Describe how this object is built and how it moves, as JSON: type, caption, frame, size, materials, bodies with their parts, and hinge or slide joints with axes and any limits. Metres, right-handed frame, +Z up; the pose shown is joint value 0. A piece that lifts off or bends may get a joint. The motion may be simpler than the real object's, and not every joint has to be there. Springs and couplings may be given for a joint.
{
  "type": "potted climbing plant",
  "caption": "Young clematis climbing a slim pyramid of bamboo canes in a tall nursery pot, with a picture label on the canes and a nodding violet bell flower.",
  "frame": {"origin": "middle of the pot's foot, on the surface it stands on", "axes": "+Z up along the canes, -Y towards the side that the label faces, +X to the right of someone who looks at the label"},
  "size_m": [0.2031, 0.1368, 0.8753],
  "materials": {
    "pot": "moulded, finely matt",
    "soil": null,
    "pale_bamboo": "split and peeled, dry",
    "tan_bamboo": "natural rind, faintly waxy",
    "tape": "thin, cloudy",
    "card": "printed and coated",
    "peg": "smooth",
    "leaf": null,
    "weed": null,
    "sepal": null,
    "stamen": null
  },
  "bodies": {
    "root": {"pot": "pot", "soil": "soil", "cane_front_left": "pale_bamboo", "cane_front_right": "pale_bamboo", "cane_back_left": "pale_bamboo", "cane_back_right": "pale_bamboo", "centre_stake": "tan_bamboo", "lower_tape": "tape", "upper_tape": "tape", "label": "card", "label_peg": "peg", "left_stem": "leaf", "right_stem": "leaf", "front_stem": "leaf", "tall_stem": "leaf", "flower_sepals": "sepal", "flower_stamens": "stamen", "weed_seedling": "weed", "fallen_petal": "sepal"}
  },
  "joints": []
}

--- --- ---

**WORK TO COMPLETE**
Please quote the data above in full, with no line missing.

**FULL ANSWER**
Describe how this object is built and how it moves, as JSON: type, caption, frame, size, materials, bodies with their parts, and hinge or slide joints with axes and any limits. Metres, right-handed frame, +Z up; the pose shown is joint value 0. A piece that lifts off or bends may get a joint. The motion may be simpler than the real object's, and not every joint has to be there. Springs and couplings may be given for a joint.
{
  "type": "potted climbing plant",
  "caption": "Young clematis climbing a slim pyramid of bamboo canes in a tall nursery pot, with a picture label on the canes and a nodding violet bell flower.",
  "frame": {"origin": "middle of the pot's foot, on the surface it stands on", "axes": "+Z up along the canes, -Y towards the side that the label faces, +X to the right of someone who looks at the label"},
  "size_m": [0.2031, 0.1368, 0.8753],
  "materials": {
    "pot": "moulded, finely matt",
    "soil": null,
    "pale_bamboo": "split and peeled, dry",
    "tan_bamboo": "natural rind, faintly waxy",
    "tape": "thin, cloudy",
    "card": "printed and coated",
    "peg": "smooth",
    "leaf": null,
    "weed": null,
    "sepal": null,
    "stamen": null
  },
  "bodies": {
    "root": {"pot": "pot", "soil": "soil", "cane_front_left": "pale_bamboo", "cane_front_right": "pale_bamboo", "cane_back_left": "pale_bamboo", "cane_back_right": "pale_bamboo", "centre_stake": "tan_bamboo", "lower_tape": "tape", "upper_tape": "tape", "label": "card", "label_peg": "peg", "left_stem": "leaf", "right_stem": "leaf", "front_stem": "leaf", "tall_stem": "leaf", "flower_sepals": "sepal", "flower_stamens": "stamen", "weed_seedling": "weed", "fallen_petal": "sepal"}
  },
  "joints": []
}